The OracleAS Backup and Recovery Tool is installed by default whenever you install Oracle Application Server. The tool is installed in the $ORACLE_HOME/backup_restore directory.

The OracleAS Backup and Recovery Tool supports the following installation types:

J2EE and Web Cache
Portal and Wireless
OracleAS Infrastructure (Identity Management and Metadata Repository)
OracleAS Infrastructure (Identity Management only)
OracleAS Infrastructure (Metadata Repository only)
OracleAS TopLink (standalone or installed into a OracleAS middle-tier Oracle home)
Oracle Application Server Integration Business Activity Monitoring
Oracle Content Management Software Development Kit

2.2.6 Disaster Recovery

Disaster recovery refers to how a system can be recovered from catastrophic site failures caused by natural or unnatural disasters. Additionally, disaster recovery can also refer to how a system is managed for planned outages. For most disaster recovery situations, the solution involves replicating an entire site, not just pieces of hardware or subcomponents. This also applies to the Oracle Application Server Disaster Recovery (OracleAS Disaster Recovery) solution.

In the most common configuration, a standby site is created to mirror the production site. Under normal operation, the production site actively services client requests. The standby site is maintained to mirror the applications and content hosted by the production site.
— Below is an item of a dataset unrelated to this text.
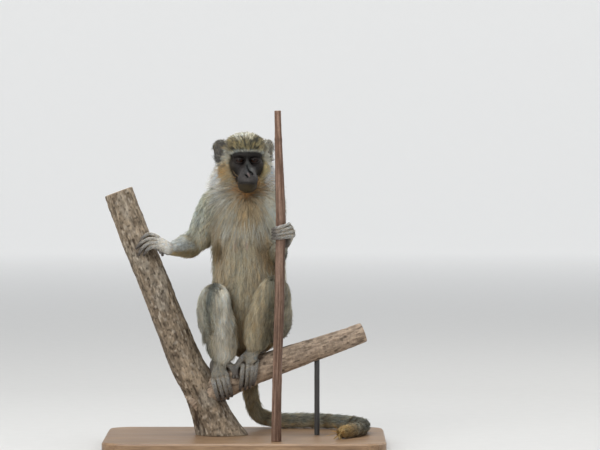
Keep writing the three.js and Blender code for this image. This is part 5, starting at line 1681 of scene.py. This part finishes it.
# ------------------------------------------------------------------ what rides, and what it replaces
flesh = [n_ for n_ in nodes_ if not n_.startswith(("perch_", "stand_", "eye_"))]
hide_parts(*flesh)
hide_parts("eye_right")
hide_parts("eye_left")
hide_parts("perch_trunk")
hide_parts("perch_branch")
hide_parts("perch_stem")
for o in [skin, nails, trunk, branch, stem, *eyes.values(), *coats]:
    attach(o, "root")
for o in coats:
    "coat_olive" if "back" in o.name or "crown" in o.name else "coat_gold" if "tail" in o.name else "coat_grey" if "arm" in o.name or "leg" in o.name else "coat_pale"

# ------------------------------------------------------------------ stage, light and camera
def backdrop():
    """A round floor, wide enough for a camera anywhere round the model, that curves up into a low rim."""
    prof = [(0.0, 0.0), (3.0, 0.0), (5.0, 0.0), (7.0, 0.0)] + [(7.0 + 1.6 * math.sin(a), 1.6 - 1.6 * math.cos(a)) for a in np.linspace(0, math.pi / 2, 13)[1:]] + [(8.6, 3.0)]
    m_ = 72
    turn = np.arange(m_) / m_ * 2 * math.pi
    V_ = [[0.0, 0.0, 0.0]] + [[r_ * math.cos(t_), r_ * math.sin(t_), z_] for r_, z_ in prof[1:] for t_ in turn]
    F = []
    for i in range(m_):
        k = (i + 1) % m_
        F.append([0, 1 + i, 1 + k])
        for j in range(len(prof) - 2):
            a, b = 1 + j * m_, 1 + (j + 1) * m_
            F += [[a + i, b + i, b + k], [a + i, b + k, a + k]]
    return mesh_of("floor", np.array(V_), np.array(F))


m, nodes, links, b = material("floor_paint", 0.8, 0.2)
f = noise_node(nodes, links, stretch(nodes, links, (1, 1, 1)), 40, 3.0)
r = nodes.new("ShaderNodeValToRGB")
r.color_ramp.elements[0].color = (0.60, 0.59, 0.57, 1)
r.color_ramp.elements[1].color = (0.64, 0.63, 0.61, 1)
links.new(f, r.inputs[0])
links.new(r.outputs[0], b.inputs["Base Color"])
# the rim and the far floor are lit evenly, as by lamps of their own
away = nodes.new("ShaderNodeVectorMath")
away.operation = "LENGTH"
links.new(stretch(nodes, links, (1, 1, 1)), away.inputs[0])
glow = remap(nodes, links, away.outputs["Value"], 1.2, 7.0, 0.0, 0.42)
b.inputs["Emission Color"].default_value = (0.97, 0.985, 1.0, 1)
links.new(glow, b.inputs["Emission Strength"])
floor = add("floor", backdrop(), m)


def area_light(name, place, target, size, watts, colour):
    l = bpy.data.lights.new(name, "AREA")
    l.shape, l.size, l.energy, l.color = "DISK", size, watts, colour
    o = bpy.data.objects.new(name, l)
    bpy.context.scene.collection.objects.link(o)
    o.location = place
    o.rotation_euler = (Vector(target) - Vector(place)).to_track_quat("-Z", "Y").to_euler()
    return o


area_light("sky", (-0.3, -0.6, 3.3), (0, 0, 0.3), 3.0, 95, (0.97, 0.985, 1.0))
area_light("front", (-1.6, -3.2, 1.9), (0, 0, 0.3), 2.4, 62, (1.0, 0.985, 0.96))
area_light("rim", (1.8, 1.4, 2.0), (0, 0, 0.35), 1.4, 16, (1.0, 0.98, 0.95))
world = bpy.data.worlds.new("studio")
world.use_nodes = True
world.node_tree.nodes["Background"].inputs["Color"].default_value = (0.86, 0.9, 0.95, 1)
world.node_tree.nodes["Background"].inputs["Strength"].default_value = 0.42
bpy.context.scene.world = world

cam_data = bpy.data.cameras.new("camera")
cam_data.lens, cam_data.sensor_width = 240.0, 36.0
cam = bpy.data.objects.new("camera", cam_data)
bpy.context.scene.collection.objects.link(cam)
target = Vector((0.0825, 0.0, 0.334))
tilt = math.radians(2.0)
cam.location = target + Vector((0, -math.cos(tilt), math.sin(tilt))) * 6.0
cam.rotation_euler = (target - cam.location).to_track_quat("-Z", "Y").to_euler()
bpy.context.scene.camera = cam
bpy.context.scene.view_settings.view_transform = "Standard"

bpy.context.view_layer.update()
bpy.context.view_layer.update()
print("all made", round(time.time() - T0, 1))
2.2.6.1 Oracle Application Server Guard

OracleAS Guard automates the restoration of a production site on its corresponding standby site. To protect a complete Oracle Application Server environment from disasters, OracleAS Guard performs the following operations:

Instantiates the standby site: instantiates an Oracle Application Server standby farm that mirrors a primary farm.
Verifies configuration: verifies that a farm meets the requirements to be used as a standby farm for the corresponding primary farm.
Site synchronization: synchronizes the production and the standby sites.